Makes schema easy to update, extend, and understand.
Reduces risk of ambiguity and conflicting values.
Normalization mainly fixes three anomalies:
Occurs when the same data is duplicated and needs multiple updates.
Example:
| Student | Course | Instructor | InstructorPhone |
|---|---|---|---|
| John | DBMS | Prof. Y | 99988 |
| Mary | DBMS | Prof. Y | 99988 |
If Prof. Y changes phone number → must update in multiple rows.
Occurs when data cannot be inserted because other fields are missing.
Example:
A student cannot be added unless they enroll in a course.
Deleting one piece of data removes valuable information.
Example: If the only student enrolled in DBMS drops out → course info is lost.
Below are the official normalization steps (Normal Forms) used in database design.
-
Each column must contain atomic (indivisible) values
-
No repeating groups or arrays
-
Each row must be unique
| Student | Subjects |
|---|---|
| John | Math, Physics |
Split multi-valued columns into separate rows:
| Student | Subject |
|---|---|
| John | Math |
| John | Physics |
-
Must already satisfy 1NF
-
No partial dependency → A non-key column must not depend on part of a composite primary key
Only applies if the table has a composite primary key.
Composite key: (Student, Course)
| Student | Course | Instructor |
|---|---|---|
| John | DBMS | Prof. Y |
Issue: Instructor depends only on Course (partial dependency).
Split the table:
Table 1: Enrollment
| Student | Course |
|---|
Table 2: Course Info | Course | Instructor |
- Must already satisfy 2NF
- No transitive dependencies → Non-key columns should not depend on other non-key columns.
| Student | City | Zipcode |
|---|
Issue: City depends on Zipcode, not on Student.
Split tables:
Table 1: Students | Student | Zipcode |
Table 2: Locations | Zipcode | City |
- A stronger version of 3NF
- Every determinant must be a candidate key
| Course | Instructor | Room |
|---|
Assume one instructor teaches multiple courses but always in the same room. Then:
Instructor → Room but Instructor is not a primary key.
Split into:
Instructor Rooms | Instructor | Room |
Course Info | Course | Instructor |
- Must have no multi-valued dependencies
A student can have multiple hobbies and multiple phone numbers.

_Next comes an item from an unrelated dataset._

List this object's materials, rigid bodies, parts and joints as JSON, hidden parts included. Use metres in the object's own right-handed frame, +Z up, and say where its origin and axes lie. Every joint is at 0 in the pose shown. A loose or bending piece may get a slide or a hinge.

| Student | Hobby | Phone |
|---|
This mixes two independent multi-valued attributes.
Split into:
Student Hobbies | Student | Hobby |
Student Phones | Student | Phone |
-
No join dependencies
-
Data should not require complex joins to reconstruct valid information
Used in very high-end OLTP systems to eliminate every redundancy.
| Normal Form | Requirement | Purpose |
|---|---|---|
| 1NF | Atomic values, no repeating groups | Removes multi-valued attributes |
| 2NF | No partial dependency | Eliminates redundancy in composite keys |
| 3NF | No transitive dependency | Avoids indirect dependency errors |
| BCNF | Determinant must be a key | Stronger version of 3NF |
| 4NF | No multi-valued dependencies | Avoids independent repeating groups |
| 5NF | No join dependency | Eliminates over-decomposition problems |
| 6NF | No non-trivial join dependencies under any condition | Used in temporal databases |
- Data integrity is critical
- Writes are frequent
- OLTP systems (banking, finance, transactions)
- Avoiding anomalies is important
- Reads dominate (e.g., 90% reads, 10% writes)
- You want faster query performance
- Using distributed systems where joins are expensive
- Caching or precomputation is used
Most real-world systems use normalized writes + denormalized reads through caching, materialized views, and search engines.
- Banking systems
- Inventory management
- ERP systems
- Social media feeds
- E-commerce product catalog
- Analytics dashboards
1. What problem does normalization solve?
Normalization solves data redundancy, prevents anomalies (insert, update, delete), and ensures data integrity by organizing data into well-structured tables.
-2. Difference between 3NF and BCNF?
3NF allows some functional dependencies where non-key attributes depend on other non-key attributes, while BCNF requires that every determinant is a candidate key, eliminating all such dependencies.
3. What is a functional dependency?
A functional dependency is a relationship between two attributes, typically between a primary key and a non-key attribute, where the value of one attribute (the determinant) uniquely determines the value of another attribute.
4. What is partial dependency?
A partial dependency occurs when a non-key attribute is dependent on part of a composite primary key, rather than the whole key. This violates the rules of 2NF.
5. What is transitive dependency?
A transitive dependency occurs when a non-key attribute depends on another non-key attribute, rather than directly on the primary key. This violates the rules of 3NF.
6. Why don’t we normalize to 5NF always?
5NF is rarely used in practice because it can lead to excessive complexity and performance issues. Most applications do not require the level of normalization that 5NF provides, and it can complicate queries and data retrieval.